The title company was responsible for investigating the matter and ended up negotiating with the Stevens’ neighbor to resolve the problem. The title company offered to buy the additional parking spaces from the neighbor, adding the land to the Stevens’ deed. The couple now owned the additional spaces and the occupancy permit was valid and the tenants could continue in business. The purchase price for the parking spaces alone well exceeded the cost of the title insurance policy.
What Types of Title Insurance Are Available?
There are two basic types of insurance: an owner’s policy and a lender’s policy. The owner’s policy is normally written for the amount of the purchase price of the property and contains basic coverage, which can be expanded by adding endorsements. An endorsement is additional coverage, which can be added to the title insurance policy to cover specific events. The lender’s policy is written to cover the amount of the loan and contains several items which an owner’s policy does not include. Your lender will require you to obtain both types of title insurance if you are using a mortgage to finance your property purchase.

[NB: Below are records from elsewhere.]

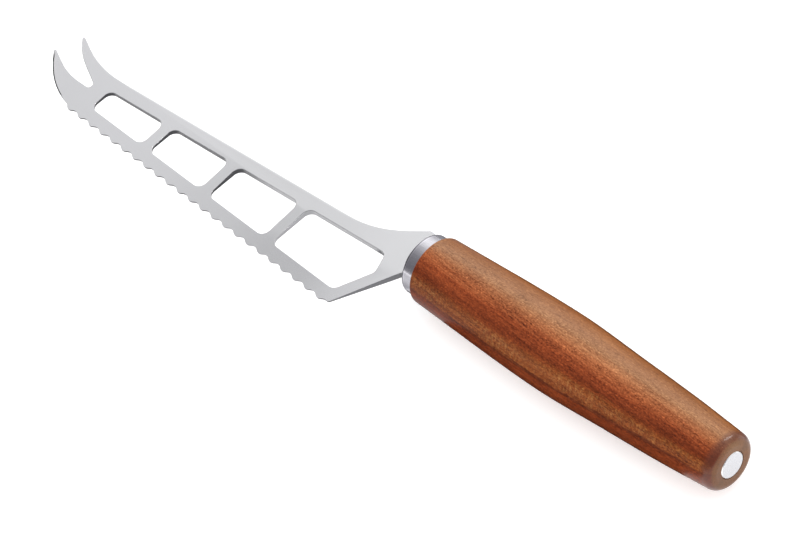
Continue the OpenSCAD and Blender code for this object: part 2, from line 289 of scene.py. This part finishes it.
woodLook = {
    "axis": (0.0, 0.00761, 0.01213),
    "pith": (0.0, -0.0074, -0.0139),
    "slant": (0.0, -0.03, 0.045),
    "ringWidth": 0.0021,
    "ringWander": 0.006,
    # how fine each figure of the grain is, along the handle and across it
    "figures": {
        "wander": (11, 70, 70),
        "clouds": (26, 120, 120),
        "streaks": (40, 1300, 1300),
        "fibres": (260, 2900, 2900),
        "grit": (1300, 2900, 2900),
        "sparkle": (1500, 3100, 3100),
        "redness": (45, 320, 320),
        "bars": (1500, 620, 620),
        "patches": (60, 260, 260),
        "pores": (900, 2600, 2600),
    },
    # the colour by the side, in degrees round the axis, with painted light and shade in it: tan on the upper
    # side, darker below
    "facing": 114.4,
    "sideShadeStops": [
        (-180, (0.220, 0.060, 0.015)),
        (-135, (0.185, 0.046, 0.011)),
        (-90, (0.190, 0.045, 0.011)),
        (-72, (0.185, 0.033, 0.006)),
        (-50, (0.185, 0.031, 0.005)),
        (-34, (0.185, 0.038, 0.006)),
        (-18, (0.160, 0.026, 0.005)),
        (-3, (0.260, 0.049, 0.011)),
        (9, (0.350, 0.097, 0.030)),
        (32, (0.385, 0.174, 0.072)),
        (58, (0.335, 0.134, 0.047)),
        (76, (0.290, 0.100, 0.028)),
        (120, (0.270, 0.084, 0.022)),
        (180, (0.220, 0.060, 0.015)),
    ],
    "red": (0.28, 0.055, 0.013),
    "redShare": 0.38,
    "redSide": -2,
    "dark": (0.070, 0.014, 0.006),
    "darkShare": 0.55,
    "darkSide": -50,
    "golden": (0.235, 0.070, 0.013),
    "goldenShare": 0.35,
    "fleck": (0.52, 0.25, 0.075),
    "fleckShare": 0.27,
    "fleckSide": -38,
    "edgeShadeLoss": 0.45,
    "frontLoss": 0.14,
    "rearLoss": 0.08,
    "roundShare": 0.75,
    "rounding": (0.105, 0.026, 0.013),
    "roundFrom": (0.1325, 0.1352),
    "endGrain": (0.170, 0.092, 0.050),
    "endFrom": (0.1360, 0.1366),
    "roughness": 0.33,
    "varnish": 0.45,
    "grainDepth": 0.00003,
}


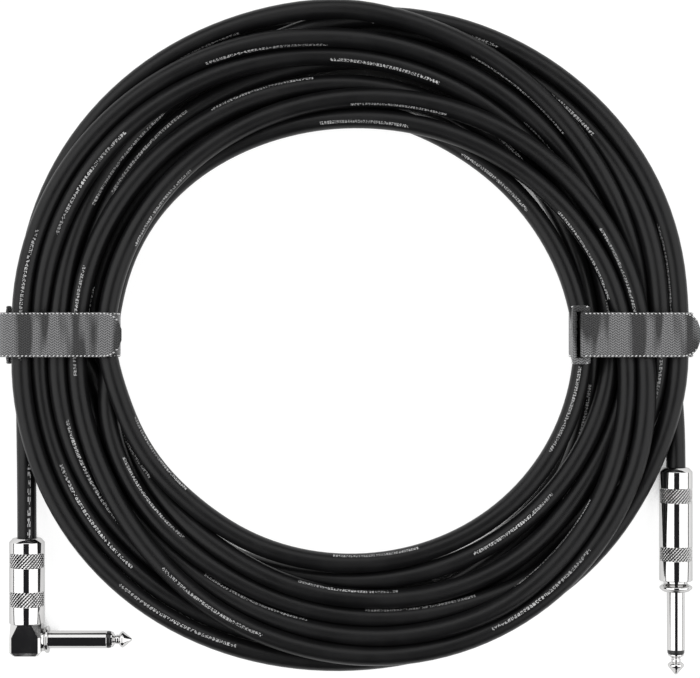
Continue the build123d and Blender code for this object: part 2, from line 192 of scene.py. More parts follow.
# The coil runs clockwise from the left tie. Each pass says, at some clock angles from -X, how far out
# it lies in mm and how high: -1 on the table, 1 in the upper layer. Passes go on in this order.
# The places were judged from the real cable's photograph; where a pass is hidden they are made up.
PASSES = [
    [(0, 119.0, -1), (8, 121.5, -1), (24, 126.5, -1), (42, 127.8, -1), (60, 123.2, -0.6), (90, 117.6, 0.6),
     (105, 117.0, 1), (130, 114.0, 0.8), (150, 109.0, -0.2), (172, 107.0, -1)],
    [(188, 108.0, -1), (230, 109.4, -1), (252, 108.7, 0.5), (270, 101.5, 1), (290, 95.8, 1),
     (315, 92.2, 0.5), (345, 93.6, -0.5)],
    [(8, 93.6, -1), (30, 90.7, -1), (48, 84.0, -1), (68, 77.4, 0.3), (90, 77.4, 1), (110, 78.8, 1),
     (130, 83.2, 1), (150, 90.7, 1), (172, 98.3, 1)],
    [(188, 104.8, 1), (200, 109.0, 1), (220, 112.7, 1), (240, 113.0, 1), (260, 108.7, 1), (280, 104.4, 1),
     (300, 99.7, 1), (315, 96.5, 1), (327, 96.0, 0), (350, 104.0, -1)],
    [(8, 111.0, -1), (40, 115.0, -1), (90, 114.5, -1), (110, 117.0, -0.5), (130, 119.2, 0.3),
     (150, 115.6, 0.7), (172, 114.0, 0)],
    [(188, 110.0, -1), (230, 106.0, -1), (270, 110.5, -1), (290, 110.9, 0), (305, 114.5, 1),
     (320, 115.2, 1), (335, 113.8, 1), (350, 112.7, 1)],
    [(8, 112.7, 1), (40, 114.5, 1), (60, 109.8, 1), (80, 104.4, 1), (100, 100.4, 1), (125, 98.3, 0.4),
     (150, 94.3, -1), (172, 92.0, -1)],
    [(188, 91.8, 0.2), (215, 92.9, 0.8), (230, 91.0, 1), (245, 88.2, 1), (260, 85.3, 1), (270, 84.6, 1),
     (300, 86.4, 0.2), (325, 90.0, -1), (350, 96.0, -1)],
    [(8, 97.0, -1), (60, 91.0, -1), (90, 84.0, -1), (116, 76.3, -0.5), (150, 79.2, 0.5), (172, 83.2, 1)],
    [(190, 85.0, 1), (210, 84.6, 1), (230, 83.9, 0.8), (245, 82.0, 0.8), (260, 79.6, 0.8),
     (275, 79.4, 0.9), (290, 80.4, 1), (305, 82.0, 1), (320, 84.4, 1), (350, 88.6, 1)],
    [(8, 88.8, 1), (40, 84.6, 1), (60, 83.2, 1), (85, 85.0, 1), (100, 88.2, 1), (115, 91.8, 1),
     (130, 95.8, 1), (150, 100.1, 1), (172, 105.8, 1)],
    [(188, 110.9, 1), (200, 113.4, 1), (215, 117.0, 1), (230, 122.6, 1), (243, 123.0, 1), (254, 116.4, 1),
     (275, 109.4, 1), (300, 105.0, 1), (315, 100.8, 1), (330, 99.4, 1), (345, 99.4, 1)],
    [(8, 100.8, 1), (20, 99.4, 1), (40, 96.5, 1), (60, 92.9, 1), (80, 93.6, 1), (92, 95.4, 0.7),
     (120, 92.0, -1), (150, 87.0, -1), (172, 88.0, -1)],
    [(188, 90.0, -1), (215, 94.0, -1), (230, 96.5, -0.6), (255, 97.0, -1), (275, 103.0, -1),
     (294, 109.0, 0), (310, 110.5, 1), (325, 109.0, 1), (340, 106.2, 1), (355, 105.5, 1)],
    [(8, 106.6, 0.5), (40, 108.7, -0.2), (60, 112.0, -1), (80, 115.0, -1), (103, 120.2, 0.2),
     (116, 125.4, 0.6), (134, 123.8, 0.6), (150, 121.6, 0.7), (172, 118.0, 1)],
    [(188, 116.3, 1), (200, 116.0, 0.6), (215, 116.0, -0.5), (235, 116.0, -1), (257, 115.0, 0.2),
     (270, 112.2, 0.3), (280, 114.2, 0.8), (295, 119.2, 1), (310, 122.0, 1), (330, 120.6, 1),
     (355, 119.2, 1)],
    [(8, 119.9, 1), (40, 121.3, 1), (60, 117.0, 1), (80, 111.6, 1), (95, 108.0, 1), (120, 104.4, 1),
     (150, 103.3, 0), (172, 101.0, -1)],
    [(188, 96.5, 1), (200, 101.9, 1), (215, 105.5, 1), (230, 106.9, 1), (245, 102.6, 1), (258, 97.9, 1),
     (270, 94.3, 1), (290, 91.0, 1), (305, 88.9, 1), (320, 89.0, 0.3), (350, 94.0, -1)],
    [(8, 102.0, -1), (34, 103.7, 0), (60, 101.5, 1), (77, 98.0, 0.2), (100, 104.0, -1), (130, 108.0, -1),
     (165, 113.5, -1), (180, 115.5, -1)],
]
LOW_Z, HIGH_Z = 3.5, 9.9  # centre heights of the two layers
TIE_Y, TIE_HALF = 2.2, 8.0
STRAP_T = 1.2
TIE_WALLS = {"left": (-122.6, -85.4), "right": (80.1, 121.4)}
TIE_TOP = 14.9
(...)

What Types of Risks Does An Owner’s Policy Cover?
A standard owner’s policy covers such risks as:
- Forgery and impersonation;
- Lack of competency, capacity or legal authority of a party;
- Undisclosed or missing heirs;
- Deed not joined in by a necessary party (co-owner, heir, spouse, corporate officer, or business partner);
- Undisclosed (but recorded) easement or use restriction;
- Missing interpretation of wills;
- Erroneous or inadequate legal descriptions;
- Lack of right of access; and/or
- Deed not properly recorded
What Additional Coverage Does A Lender’s Policy Include?
An expanded lender’s policy will cover:
- Off-recorded matters, such as unrecorded easements;
- Deed to land with building encroaching on land of another;
- Incorrect survey
- Claims to water and mineral rights
- Silent off-record terms (such as mechanics’ or estate-tax liens); and/or
- Pre-existing violations of subdivision laws, zoning ordinances or covenants, conditions, and restrictions.
Lenders often require endorsements to cover such items as violations of the covenants, conditions, and restrictions which limit the use of land and regulation of the type and location of improvements. Lenders may order an endorsement to cover encroachments made by property improvements which may extend onto a neighbor’s property. There are many other endorsements available, each suited to a particular situation or occurrence. After an inspection of your property, the lender will determine which added protections are needed to protect their interest.
What Is The Cost of Title Insurance?
The cost of a title insurance policy varies from state to state, in part because states differ in how much they regulate title insurance fees. Some states, such as Florida, set a minimum title insurance rate, called a “promulgated rate,” in order to establish a base rate that title companies and attorney must charge. Insurance providers in other states, such as California, must file their fees with the state’s insurance commissioner, and once filed, must adhere to those fees.
How Long Does Title Insurance Remain In Effect?
Once written, title insurance remains in effect for as long as you own the property, so it is important to choose wisely when reviewing the coverage afforded by your policy. The cost of title insurance in minimal when you consider the protection it provides. You probably will never have to file a claim, but in the event you do, you will be glad you have this valuable insurance.
Can I Transfer The Title Insurance To A New Owner?
No, title insurance is not transferable or assumable by a new owner to the property. It terminates once legal title changes.